Développement régional passé à la trappe
Côté incitations financières au profit des investisseurs, les députés de l’opposition ont proposé d’octroyer la prime de développement régional selon l’indicateur de développement des délégations plutôt que celui des gouvernorats. Certes, les écarts de développement sont très prononcés entre les régions de la côte et les régions intérieures, mais la disparité est parfois tout autant aigue au sein d’un même gouvernorat. Au gouvernorat de Bizerte, Bizerte Nord se positionne 33ème sur l’échelle de développement des 264 délégations du pays, tandis que les délégations de Sejnane et de Joumine sont larguées aux 225ème et 235ème places.
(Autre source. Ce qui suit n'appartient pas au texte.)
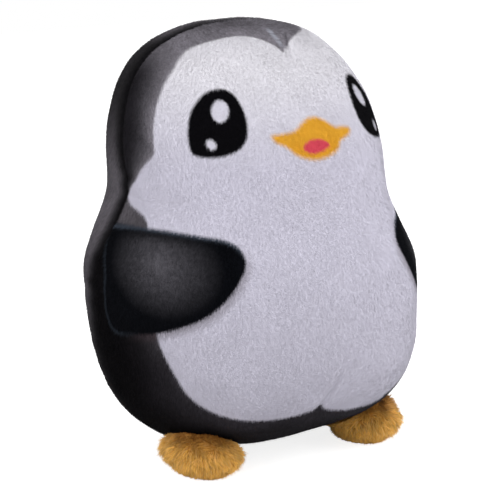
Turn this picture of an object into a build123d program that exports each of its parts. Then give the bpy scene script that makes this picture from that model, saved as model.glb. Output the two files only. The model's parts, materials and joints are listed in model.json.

Cette réalité n’a pourtant pas convaincu la majorité qui a voté contre l’amendement de l’article 19. Cette majorité n’a pas non plus estimé utile de conditionner l’octroi de la prime des « projets d’envergure nationale » par la création d’emplois stables et le transfert technologique. De telles conditions auraient contribué à la mise à niveau de la main d’œuvre nationale et à l’amélioration du tissu économique national.
Le texte de loi entrera en vigueur le 1er janvier 2017. Il devra être complété par d’autres textes réglementaires fixant, entre autres, la liste des autorisations ou encore la composition des nouvelles institutions gouvernant l’investissement. La loi de l’investissement devra se frayer un chemin dans le labyrinthe juridique national : loi sur le partenariat public-privé (PPP), Code de l’aménagement du territoire et de l’urbanisme, nouveau Code des collectivités locales – non encore adopté – , Code des changes et du commerce extérieur, ou encore la loi relative à la production de l’électricité à partir des énergies renouvelables. La loi complète aussi un arsenal de conventions internationales relatives à l’investissement. La Tunisie a signé depuis les années 60, plus de 60 conventions bilatérales de promotion et de protection des investissements. Elle est engagée dans 9 accords comportant des dispositions d’investissement et signataire de 21 instruments internationaux.